==== Information provided ====

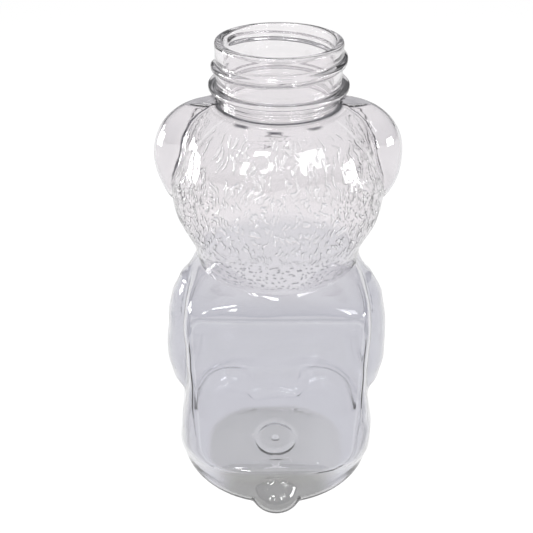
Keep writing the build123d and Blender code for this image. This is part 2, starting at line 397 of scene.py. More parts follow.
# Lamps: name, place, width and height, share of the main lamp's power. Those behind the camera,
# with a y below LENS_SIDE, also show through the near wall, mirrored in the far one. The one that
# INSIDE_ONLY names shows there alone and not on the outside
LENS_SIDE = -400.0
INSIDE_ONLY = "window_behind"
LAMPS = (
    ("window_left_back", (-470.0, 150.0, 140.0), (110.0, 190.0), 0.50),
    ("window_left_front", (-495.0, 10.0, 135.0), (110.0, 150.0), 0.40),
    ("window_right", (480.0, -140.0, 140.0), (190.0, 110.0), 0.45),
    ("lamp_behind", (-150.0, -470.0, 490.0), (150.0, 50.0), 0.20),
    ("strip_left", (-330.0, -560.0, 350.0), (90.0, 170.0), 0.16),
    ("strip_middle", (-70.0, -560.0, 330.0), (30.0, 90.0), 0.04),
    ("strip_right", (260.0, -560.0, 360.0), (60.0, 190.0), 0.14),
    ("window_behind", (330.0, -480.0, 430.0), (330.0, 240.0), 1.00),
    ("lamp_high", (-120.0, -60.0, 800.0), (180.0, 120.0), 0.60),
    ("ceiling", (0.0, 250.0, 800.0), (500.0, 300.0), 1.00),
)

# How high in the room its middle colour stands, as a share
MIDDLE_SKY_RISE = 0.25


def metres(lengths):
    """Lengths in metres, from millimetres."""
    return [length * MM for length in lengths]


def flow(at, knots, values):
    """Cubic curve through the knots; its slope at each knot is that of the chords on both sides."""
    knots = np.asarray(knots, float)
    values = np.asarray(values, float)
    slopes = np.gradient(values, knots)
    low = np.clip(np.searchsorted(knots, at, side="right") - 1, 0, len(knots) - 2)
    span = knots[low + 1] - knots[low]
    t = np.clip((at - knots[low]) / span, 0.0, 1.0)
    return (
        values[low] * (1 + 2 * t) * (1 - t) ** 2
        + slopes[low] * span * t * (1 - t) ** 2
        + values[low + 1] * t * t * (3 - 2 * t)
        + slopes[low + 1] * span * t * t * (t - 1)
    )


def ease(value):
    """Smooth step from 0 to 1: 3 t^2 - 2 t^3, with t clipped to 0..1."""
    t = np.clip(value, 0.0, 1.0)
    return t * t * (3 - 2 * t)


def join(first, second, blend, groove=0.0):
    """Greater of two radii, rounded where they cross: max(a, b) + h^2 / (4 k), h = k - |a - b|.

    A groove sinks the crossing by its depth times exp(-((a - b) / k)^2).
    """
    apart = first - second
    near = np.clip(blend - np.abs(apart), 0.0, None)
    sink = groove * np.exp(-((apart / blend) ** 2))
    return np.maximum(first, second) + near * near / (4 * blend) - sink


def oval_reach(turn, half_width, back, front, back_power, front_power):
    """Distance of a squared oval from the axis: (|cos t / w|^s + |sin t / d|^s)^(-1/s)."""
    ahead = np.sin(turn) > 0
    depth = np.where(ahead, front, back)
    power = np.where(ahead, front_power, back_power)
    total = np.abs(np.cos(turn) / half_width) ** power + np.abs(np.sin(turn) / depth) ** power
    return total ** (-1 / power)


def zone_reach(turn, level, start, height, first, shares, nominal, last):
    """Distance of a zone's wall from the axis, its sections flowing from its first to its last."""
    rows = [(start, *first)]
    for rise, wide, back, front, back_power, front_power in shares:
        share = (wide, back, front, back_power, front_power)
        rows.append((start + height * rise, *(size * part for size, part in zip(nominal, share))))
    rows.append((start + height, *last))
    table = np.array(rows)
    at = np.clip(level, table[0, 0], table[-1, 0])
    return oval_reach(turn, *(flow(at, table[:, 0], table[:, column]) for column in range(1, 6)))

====

Print only the lines from the top of the data above down to the line holding "return [length *", inclusive.

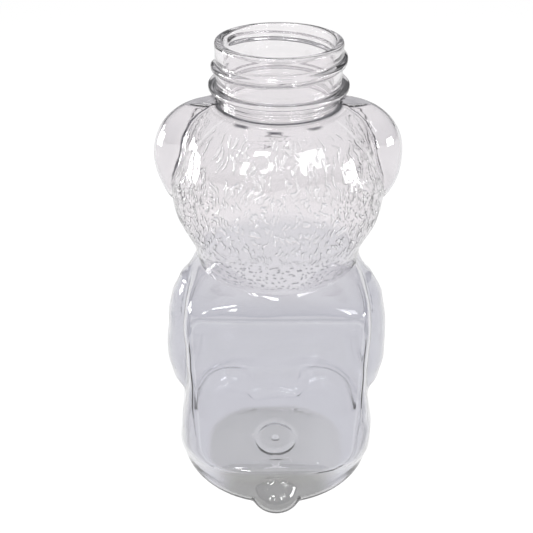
Keep writing the build123d and Blender code for this image. This is part 2, starting at line 397 of scene.py. More parts follow.
# Lamps: name, place, width and height, share of the main lamp's power. Those behind the camera,
# with a y below LENS_SIDE, also show through the near wall, mirrored in the far one. The one that
# INSIDE_ONLY names shows there alone and not on the outside
LENS_SIDE = -400.0
INSIDE_ONLY = "window_behind"
LAMPS = (
    ("window_left_back", (-470.0, 150.0, 140.0), (110.0, 190.0), 0.50),
    ("window_left_front", (-495.0, 10.0, 135.0), (110.0, 150.0), 0.40),
    ("window_right", (480.0, -140.0, 140.0), (190.0, 110.0), 0.45),
    ("lamp_behind", (-150.0, -470.0, 490.0), (150.0, 50.0), 0.20),
    ("strip_left", (-330.0, -560.0, 350.0), (90.0, 170.0), 0.16),
    ("strip_middle", (-70.0, -560.0, 330.0), (30.0, 90.0), 0.04),
    ("strip_right", (260.0, -560.0, 360.0), (60.0, 190.0), 0.14),
    ("window_behind", (330.0, -480.0, 430.0), (330.0, 240.0), 1.00),
    ("lamp_high", (-120.0, -60.0, 800.0), (180.0, 120.0), 0.60),
    ("ceiling", (0.0, 250.0, 800.0), (500.0, 300.0), 1.00),
)

# How high in the room its middle colour stands, as a share
MIDDLE_SKY_RISE = 0.25


def metres(lengths):
    """Lengths in metres, from millimetres."""
    return [length * MM for length in lengths]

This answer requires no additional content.